Moore’s successful completion of the growth track shows residents that healing and change are possible because of her visible example.
“It helps to have that in my history and be able to see both sides of it, and at the same time, it makes it a lot easier for them to open up to me,” Moore said.
Moore said that the foundation of faith on which the program is built influences each step of the growth track. And rather than “beating them over the head with the Bible,” it helps residents re-align their life.
“We pray that when they complete this that they are ready to face life on life’s terms.”
A Life Restoration Thing
The Village’s mission of loving and serving the city of Birmingham manifests itself in their work.
Downtown Birmingham needs an injection of love and service rather than grass, paint or new buildings. Jenkins sees a negative trend in the focus on the “stuff and things” that don’t give healing to the broken.
“We don’t really need a park and trees if everybody is broken and can’t go,” Jenkins said.

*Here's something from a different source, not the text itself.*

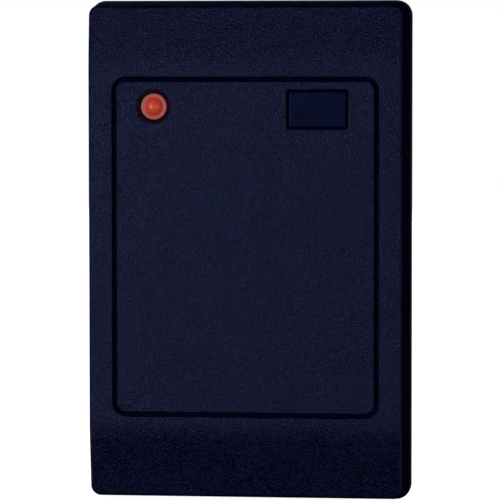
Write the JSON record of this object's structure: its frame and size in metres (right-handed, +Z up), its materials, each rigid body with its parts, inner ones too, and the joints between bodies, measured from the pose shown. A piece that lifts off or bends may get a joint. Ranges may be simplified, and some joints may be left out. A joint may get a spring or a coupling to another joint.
{
  "type": "proximity card reader",
  "caption": "Slim wall-mounted proximity card reader: textured black housing with a grooved panel, status light and blank badge, hung on a back plate and locked from below.",
  "frame": {"origin": "centre of the back plate's wall face", "axes": "+X right as a user facing the reader sees it, +Y into the wall, +Z up"},
  "size_m": [0.075, 0.015, 0.116],
  "materials": {
    "housing_plastic": "fine moulded grain, near-black navy",
    "plate_plastic": "fine moulded grain, black",
    "badge_plastic": "smooth, near-black blue",
    "red_lens": "translucent red, diffusing",
    "led_white": "white surface-mount LED body",
    "rubber": "soft black",
    "laminate": "green solder mask over glass-fibre laminate",
    "natural_plastic": "natural white moulding",
    "nylon": "natural nylon",
    "copper_wire": "enamelled copper wire",
    "component_black": "black moulded epoxy",
    "tan_ceramic": "tan ceramic with tinned ends",
    "can_metal": "bright drawn can",
    "steel": "zinc-plated steel",
    "brass": "machined brass"
  },
  "bodies": {
    "wall_plate": {"back_plate": "plate_plastic", "cable_grommet": "rubber", "lock_insert": "brass"},
    "reader": {"front_housing": "housing_plastic", "badge_plate": "badge_plastic", "light_guide": "red_lens", "status_led": "led_white", "main_board": "laminate", "coil_bobbin": "natural_plastic", "antenna_coil": "copper_wire", "board_screw_1": "steel", "board_screw_2": "steel", "board_screw_3": "steel", "board_screw_4": "steel", "buzzer": "component_black", "microcontroller": "component_black", "reader_chip": "component_black", "crystal": "can_metal", "voltage_regulator": "component_black", "capacitor_1": "can_metal", "capacitor_2": "can_metal", "diode_1": "component_black", "diode_2": "component_black", "tamper_switch": "component_black", "tamper_spring": "steel", "cable_header": "natural_plastic", "resistor_1": "component_black", "resistor_2": "component_black", "resistor_3": "component_black", "resistor_4": "component_black", "resistor_5": "component_black", "resistor_6": "component_black", "ceramic_capacitor_1": "tan_ceramic", "ceramic_capacitor_2": "tan_ceramic", "ceramic_capacitor_3": "tan_ceramic", "ceramic_capacitor_4": "tan_ceramic", "header_pin_1": "brass", "header_pin_2": "brass", "header_pin_3": "brass", "header_pin_4": "brass", "header_pin_5": "brass", "header_pin_6": "brass", "header_pin_7": "brass", "header_pin_8": "brass"},
    "tamper_plunger": {"tamper_plunger": "nylon"},
    "lock_washer": {"lock_washer": "nylon"},
    "lock_screw": {"lock_screw": "steel"}
  },
  "joints": [
    {"name": "housing_swing", "type": "hinge", "parent": "wall_plate", "child": "reader", "pos_m": [0, -0.0048, 0.0546], "axis": [-1, 0, 0], "range_deg": [0, 15]},
    {"name": "tamper_plunger_slide", "type": "slide", "parent": "reader", "child": "tamper_plunger", "axis": [0, 1, 0], "range_m": [0, 0.0015], "stiffness_N_per_m": 120, "springref_m": 0.003, "deforming": ["tamper_spring"]},
    {"name": "lock_washer_travel", "type": "slide", "parent": "wall_plate", "child": "lock_washer", "axis": [0, 0, -1], "range_m": [0, 0.002]},
    {"name": "lock_screw_turn", "type": "hinge", "parent": "lock_washer", "child": "lock_screw", "pos_m": [0, -0.0065, -0.056], "axis": [0, 0, -1], "range_deg": [0, 1440]}
  ],
  "couplings": [
    {"joint": "lock_screw_turn", "follows": "lock_washer_travel", "rad_per_m": 12566}
  ]
}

That is where The Village’s mission comes in. Downtown needs long-term investment to heal the broken people.
A partner of The Village, The Dreamcenter in Woodlawn, is one of those longterm investments. Thursday evenings at the Dreamcenter are part of The Village’s growth track. Residents fellowship over hot-off-the-grill hot dogs and then take part in a worship service led by Church of the Highlands staff and Jenkins’ heartfelt sermon.
A New Kind of Mall
An idea was hatched in March 2010 that has the potential to change the face of not only The Village, but all faith-based non-profits in Birmingham. After touring the former Carraway Hospital complex, The Village staff began imagining an expansion that would put The Village and a multitude of other faith-based non-profits under the same roof.
“So what you’ve created is a model where anybody can walk in the front door and any need that anybody has, you can meet that in the name of Christ by some ministry that’s there,” Jenkins said.
In 11 floors, the vision for the Carraway Hospital creates a “ministry mall” for any hurting or broken person.
Each floor serves a specific function that continues what The Village does today, such as getting men and women off of the streets and into a stable living environment. Services would expand to housing a floor for a state-certified drug-rehabilitation facility as well as creating new programs for interns, short-term mission trips and providing space for 100 other Christ-centered, non-profit organizations.
“The idea was be a small city within a bigger city that loves, serves and blesses the bigger city, not in opposition to it, but for it,” Jenkins said. “It’s a life restoration thing, you want to find broken people and heal those people.”
The Carraway project now awaits approval from the Birmingham City Council, before the project can begin. Despite city politics, The Village continues its mission to love and serve downtown Birmingham.